Jesus tells parables, not to provide comfort, not to give us nice stories to tell our children and certainly not to help us to “fit in” to the culture of our time. Jesus tells parables to shock us out of our complacency, to challenge the arrogance of our preconceptions and to open our eyes to the endless possibilities of the kingdom, possibilities that far exceed our ability to imagine. Parables force us to ask ourselves whether, by concentrating on being good citizens of this society, by conforming to the values of the world around us and by fitting in with our culture, we are in fact squandering our opportunity to learn what it means to be good citizens of the kingdom of heaven.

 

Ending the cycle of violence

July 22, 2017

Pentecost 7 – 2017

Matthew 13

Marian Free

In the name of God who has no scores to settle, no records to keep, and who knows that goodness will have the final word. Amen.

On my father’s side my family tree is littered with convicts – transported for any number of things from petty theft, to bigamy to high treason. As was often the case, many of these men (they were all men) went on to lead respectable lives after they had served their time or were pardoned. One such man had been send to Van Dieman’s Land when he was just a teenager. As an adult, he decided to stand for Mayor in a town in country Victoria. During the campaign his opponent threatened to expose my relation’s convict past. Instead of being threatened or nonplussed by the threat, my ancestor simply said something to the effect that someone standing for public office could expect that his past would become public knowledge. This apparently silenced his opponent, who realised that if he went down this track there was a possibility that he too might be exposed to embarrassment if elements of his own past were revealed.

Trying to embarrass, intimidate or humiliate another person comes with the attendant risk that not only might it backfire, but that it might also lead to an endless stream of mud-slinging, trading of insults, character assassinations and put downs in which no one ends up a winner. By refusing to get caught up in the game, my forebear put an end to such behaviour before it had an opportunity to take root. His refusal to play the game left his opponent with nowhere to go.

Such might be the point of the first of today’s parables. If we leave aside the interpretation, that almost certainly does not go back to Jesus, we have a tale of a farmer whose enemy has attempted to ruin his crop by sowing weeds in a field of wheat.

As we see day after day on the news the Middle East is no stranger to conflict. In the first century as now, conflicts constantly flare up and grudges are held against those who cause offense – often for generations. It would have been no surprise to Jesus’ listeners that the farmer who had an enemy. In this instance the enemy is not a foreign power, but someone who lives close by. In this case it is possible that the enemy refers a member of a family with whom the farmer’s family may have been feuding for so long that they may well have forgotten what started it all[1].

In a culture bound by the notions of honour and shame, an effective way to get the better of another person was to bring shame upon them. The plan in this case is to make a fool of the farmer by planting zizinia or darnel among the wheat.
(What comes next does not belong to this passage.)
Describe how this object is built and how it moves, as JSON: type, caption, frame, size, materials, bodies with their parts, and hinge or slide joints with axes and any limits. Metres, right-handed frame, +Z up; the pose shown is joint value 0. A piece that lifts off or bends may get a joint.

This would either force the farmer to pull out the crop (wheat and darnel being indistinguishable when seedlings) or to leave both wheat and weed together until it was possible to recognise the difference. No matter what the farmer did he would be exposed to ridicule – either because he had been forced to destroy his entire crop, or because he had allowed weeds to grow up among his wheat. Jesus’ listeners may have laughed to themselves sensing that the farmer has been exposed and brought to shame.

But the farmer has the last laugh. He knows that he will be an object of ridicule whatever he does, but is confident that the wheat will be able to survive the competition represented by the weeds. What is more, if the darnel is left to grow to maturity, it will provide much-needed fuel. At harvest time it is not the farmer who looks foolish, but the enemy. Instead of causing inconvenience and embarrassment, he is exposed as the more foolish of the two. Instead of causing the farmer’s crop to fail, he has provided him with a bonus – fuel to stoke his fires during the cold of winter.

This very different look at the parable reveals it as something of a joke. We can imagine Jesus’ listeners smiling to themselves or laughing out loud at the enemy’s prank (“what a good joke”). We can guess their bemusement and confusion when the farmer refuses to retaliate or to extract revenge on his enemy, but not only goes about his business, but profits from the enemy’s actions. Seen in this way, and without the interpretation, this is a parable that confronts the existing cultural norms and that shows a way out of the vicious cycle of retaliation and revenge. By refusing to react and to pay back his enemy for what he has done, the farmer has broken the cycle of violence. He has demonstrated that a quiet confidence in himself, that does not come from humiliating, injuring or intimidating another has a greater chance of ensuring that his endeavours are successful, that his status in the eyes of his neighbours is not compromised and most importantly that by demonstrating the impotence of the enemy he has exposed the foolishness of perpetuating violence for the sake of violence.

This interpretation of the parable may seem a little far-fetched until we realise that in the Sermon on the Mount (5:21-end) there are six other illustrations that show how someone can break the pattern of violence that characterized first century existence. “You have heard it said: You shall love your neighbour and hate your enemy. But I say to you, Love your enemies and pray for those who persecute you.” “You have heard it said: “An eye for an eye and a tooth for a tooth. But I say to you, Do not resist an evil doer.”

Repaying evil with evil ensures that evil will continue to thrive. But if, like the farmer, we have the courage and the self-confidence to say: “Enough is enough”, we will not be condemned or shamed for our weakness, but we will be commended for our restraint. More than that, our own lives will be the richer for it, and our forbearance will have made our neighbourhood, our community and the world a better place.

[1] I am indebted to John Pilch for pointing me in this direction.